TOPEKA — A Kansas House committee blessed a $200 million tax reform bill Monday beneficial to corporations and individuals eager to claim pieces of a federal tax windfall and that whittles down the statewide sales tax on food and imposes a sales tax on internet transactions.

The income and food sales tax provisions will cut Kansas' tax obligations, while the internet piece will take a bite out of taxpayers.

Foundation of the legislation was fast-tracked through the Senate in a bid to help multi-national corporations avoid state income tax on at least $100 million in 2018 on repatriation of profits stashed overseas. The cash is flowing back to the United States because Congress passed and President Donald Trump lowered the federal tax on the hoard.

The base bill drafted by the Senate also allowed individual taxpayers — an estimated 18 percent — to claim the new standard deduction on federal income taxes and continue itemizing income tax deductions at the state level.

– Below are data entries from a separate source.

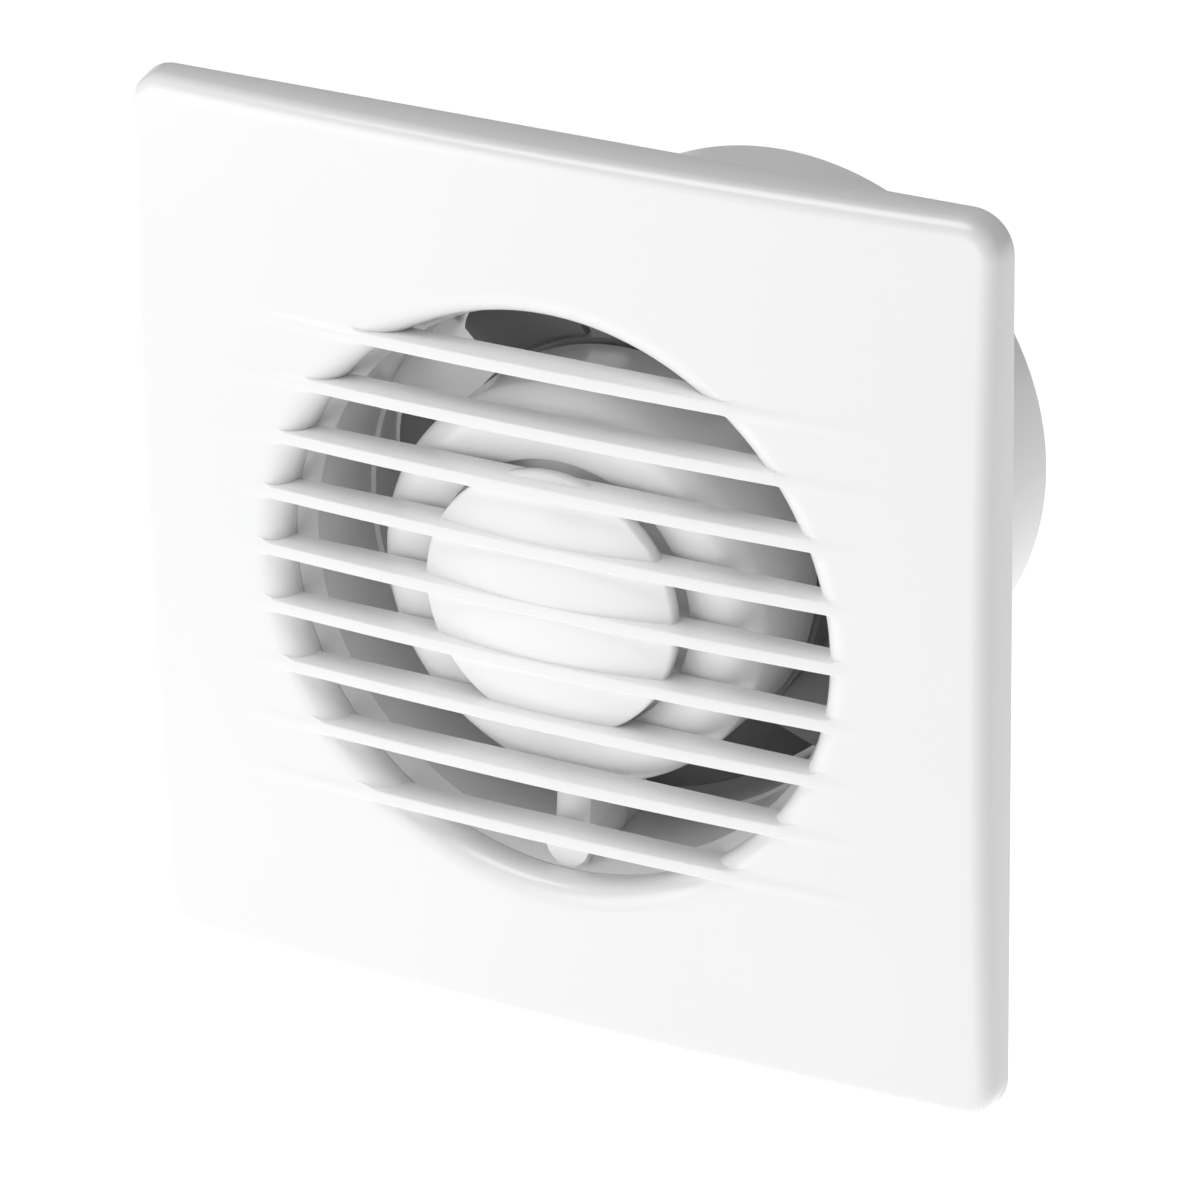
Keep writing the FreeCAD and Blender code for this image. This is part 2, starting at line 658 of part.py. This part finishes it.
def cable_clamp_screws():
    return Part.makeCompound([slotted_screw(CLAMP_SCREW_R, 2.1, -FLANGE_THICK - 0.2, CLAMP_FRONT,
                                            CLAMP_FRONT - 1.1, x, z)
                              for x, z in clamp_screw_places()])


def build():
    return {
        "grille_plate": cover_plate(),
        "grille_bars": cover_bars(),
        "grille_button": cover_button(),
        "casing": casing(),
        "duct_spigot": duct_spigot(),
        "motor_housing": motor_housing(),
        "support_arm": support_arm(),
        "motor_rear_cover": motor_rear_cover(),
        "stator_laminations": stator_laminations(),
        "coil_bobbin": coil_bobbin(),
        "coil_winding": coil_winding(),
        "front_bearing_bracket": bearing_bracket(FRONT_BRACKET_Y, STACK_Y[0]),
        "rear_bearing_bracket": bearing_bracket(REAR_BRACKET_Y, STACK_Y[1]),
        "front_bush": bush(FRONT_BRACKET_Y - 0.6, STACK_Y[0] - 1.0),
        "rear_bush": bush(STACK_Y[1] + 0.9, REAR_BRACKET_Y + 1.2),
        "motor_screws": motor_screws(),
        "motor_leads": motor_leads(),
        "rotor_core": rotor_core(),
        "rotor_shaft": rotor_shaft(),
        "impeller_hub": impeller_hub(),
        "impeller_blades": impeller_blades(),
        "impeller_insert": impeller_insert(),
        "impeller_nut": impeller_nut(),
        "terminal_block": terminal_block(),
        "terminal_barrels": terminal_barrels(),
        "terminal_screws": terminal_screws(),
        "cable_grommet": cable_grommet(),
        "cable_clamp": cable_clamp(),
        "cable_clamp_screws": cable_clamp_screws(),
    }


def main():
    os.makedirs("parts", exist_ok=True)
    for name, shape in build().items():
        valid = shape.isValid() and len(shape.Solids) > 0
        print(name, "solids", len(shape.Solids), "valid", valid, "volume", round(shape.Volume))
        shape.exportStep("parts/" + name + ".step")


main()
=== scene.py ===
"""Looks of the bathroom extractor fan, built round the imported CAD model. Metres, +Z up, room on -Y."""

import json
import math

import bmesh
import bpy
from mathutils import Matrix, Vector


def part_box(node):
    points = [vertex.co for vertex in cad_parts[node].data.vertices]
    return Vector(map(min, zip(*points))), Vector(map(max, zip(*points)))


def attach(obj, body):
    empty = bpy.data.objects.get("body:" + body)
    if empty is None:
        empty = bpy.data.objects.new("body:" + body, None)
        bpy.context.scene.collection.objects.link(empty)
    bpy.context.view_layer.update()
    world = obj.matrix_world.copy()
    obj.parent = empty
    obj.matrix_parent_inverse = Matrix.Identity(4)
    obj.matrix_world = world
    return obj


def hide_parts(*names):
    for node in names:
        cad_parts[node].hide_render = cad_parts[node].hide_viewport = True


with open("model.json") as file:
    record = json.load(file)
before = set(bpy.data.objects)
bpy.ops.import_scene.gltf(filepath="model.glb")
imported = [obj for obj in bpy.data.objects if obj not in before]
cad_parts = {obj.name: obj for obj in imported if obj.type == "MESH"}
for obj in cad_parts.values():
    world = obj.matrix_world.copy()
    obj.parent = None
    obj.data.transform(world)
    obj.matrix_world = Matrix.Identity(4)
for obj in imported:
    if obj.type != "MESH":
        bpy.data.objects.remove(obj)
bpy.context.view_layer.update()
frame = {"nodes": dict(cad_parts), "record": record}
MM = 0.001
MIDDLE_SET_IN = 0.3       # a soft corner's middle point is set in by this share of its size

# Places and sizes read from the frame.
PLATE_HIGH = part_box("grille_plate")[1]
BARS_LOW, BARS_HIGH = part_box("grille_bars")
BUTTON_LOW, BUTTON_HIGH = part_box("grille_button")
HOUSING_LOW, HOUSING_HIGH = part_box("motor_housing")

# The cover plate's sizes, in metres.
HALF = PLATE_HIGH.x
CORNER = 7 * MM
RISE = 11.5 * MM
DOME = 1100 * MM          # the face's radius of curvature
DRAFT = 0.075             # how far the side leans in, for each metre of height
EDGE_ROUND = 3.2 * MM
WALL = 2 * MM
OPENING = 50 * MM
LIP = 4.5 * MM
MOUTH = OPENING + LIP     # the face starts at this radius
FACE_SLOPE = math.asin(HALF / DOME)
THROAT_BACK = -4.6 * MM
RIM = -0.3 * MM           # the cover's rim, just short of the wall
RIM_ROUND = 0.35 * MM
RIM_BREAK = 0.2 * MM      # the rim's inner corner
INNER_CORNER = 1.6 * MM   # between the backs of the side and the face
SIDE_STEPS = 64           # along each side of the cover
CORNER_STEPS = 14
LIP_STEPS = 14
FACE_STEPS = 26
EDGE_STEPS = 10
BACK_STEPS = 8

# The bars.
BAR_COUNT = 9
BAR_THICK = 2.2 * MM
BAR_PITCH = (BARS_HIGH.z - BARS_LOW.z - BAR_THICK) / (BAR_COUNT - 1)
BAR_RISE = -BARS_LOW.y
BAR_BACK = BARS_HIGH.y
BAR_TIP = BARS_HIGH.x
BAR_ROUND = 0.28 * MM
BAR_STEPS = 120           # from a bar's middle to its tip
WALL_STEP = 0.25 * MM     # between stations near the throat
NEAR_STEPS = range(-10, 25)       # where those stations are, counted out from its wall
BACK_REACH = 0.4 * MM     # a bar keeps its full depth this far into the throat's wall
LIP_OVERLAP = 0.6 * MM    # past there its back is this deep in the lip
LEAST_DEPTH = 0.5 * MM
BLEND_START = 0.35        # share of the lip's width where a bar starts to turn into a ridge
RIDGE_REACH = 1.6         # a ridge is this much wider than its bar
RIDGE_HEIGHT = 0.7        # and only this share as proud
RIDGE_FOOT = 0.3 * MM     # the ridge's outermost points lie this far under the face

# The turned pieces.
AXIS_GAP = 0.01 * MM      # they start this close to the axis
BUTTON_SAG = 3.0 * MM
BUTTON_WALL = 1.8 * MM
BUTTON_ROUND = 0.7 * MM
BUTTON_BREAK = 0.3 * MM   # the back corner
CAP_STEPS = 40
BOWL_STEPS = 8
BUTTON_STEPS = 288        # round the axis
HOUSING_ROUND = 5.5 * MM
HOUSING_WALL = 1.8 * MM
HOUSING_BREAK = 0.4 * MM  # the back corner
GROOVE = (20.5 * MM, 23.6 * MM)   # a round groove in the housing's front, behind the button's edge
GROOVE_DEPTH = 1.6 * MM
GROOVE_BREAK = 0.15 * MM
HOUSING_STEPS = 192       # round the axis

FLOOR_Z = -0.45


# ---------------------------------------------------------------- mesh tools

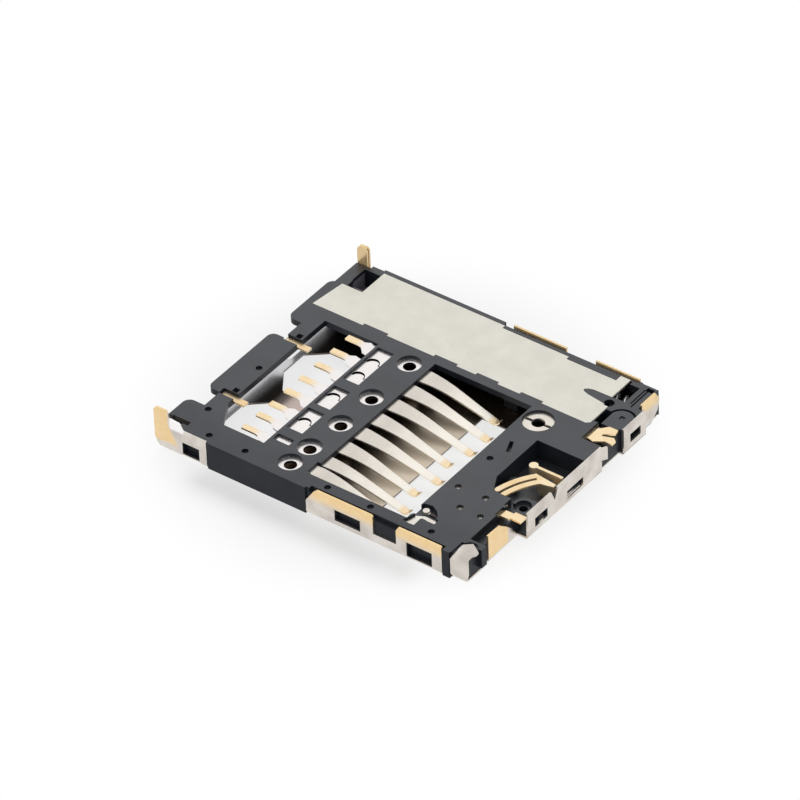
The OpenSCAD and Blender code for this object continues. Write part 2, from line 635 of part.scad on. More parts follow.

Rep. Les Mason, a McPherson Republican, resisted calls from GOP colleagues to avoid tinkering with Senate Bill 22. He began by proposing a 1 percentage point reduction in Kansas' 6.5 percent sales tax on food. The state's regressive tax on groceries — last raised in 2015 during the administration of Gov. Sam Brownback — is among the nation's highest.

The committee deadlocked 11-11 on amending the food sales tax until Chairman Steven Johnson, R-Assaria, broke the tie in favor of lowering the rate to 5.5 percent in October.

"I don't like the amendment," said Rep. John Barker, an Abilene Republican opposed but resigned to adjusting the Senate bill. "Sometimes, we have to take a little good with the bad."

On an annual basis, each 1 percentage point reduction in the food sales tax would lower state revenue by $60 million.

Rep. Kathy Wolfe-Moore, a Democrat from Kansas City, Kan., said the Legislature's focus ought to be on cutting the sales tax burden on lower-income Kansans instead of proposing a blanket change permitting lawmakers to check a political box. The sales tax provisions could be removed on the House floor or deleted during House and Senate negotiations on the bill.

"If your goal is just to reduce the sales tax on food, well, then I guess this starts that path," Wolfe-Moore said. "If your goal was ... to make it a less-regressive tax and really help the people that need it, we're probably not making any measurable difference."

Mason's second amendment imposed a state tax on internet sales handled by out-of-state retailers with total gross sales in Kansas of $100,000 in the current or preceding calendar year. The change should be of benefit to bricks-and-mortar businesses operating in Kansas and contribute an estimated $34 million annually to the state treasury, Mason said.

This amendment to the tax code passed 14-8 and was followed by an affirmative vote sending the new version Senate Bill 22 to the House floor.

Rep. Ken Corbet, R-Topeka, said passage of the overall bill would be a rarity because few bills before the committee waded into meaningful tax cuts.

"I think this committee should do what it can to help make this state grow and make it easier not only businesses but individuals to stay here and come here. It seems like whatever money that comes back to this dome never leaves where you want it to go," Corbet said.

The Republican majority's rush to burn through cash will exacerbate long-term budget challenges, said Rep. Henry Helgerson, D-Wichita.

"I'm asking the question of my beloved colleagues, does anybody else have some solutions?" Helgerson said. "What I'm asking people on the other side, is there a way that we can figure out how we do both things? Help our businesses and at the same time not destroy the state budget."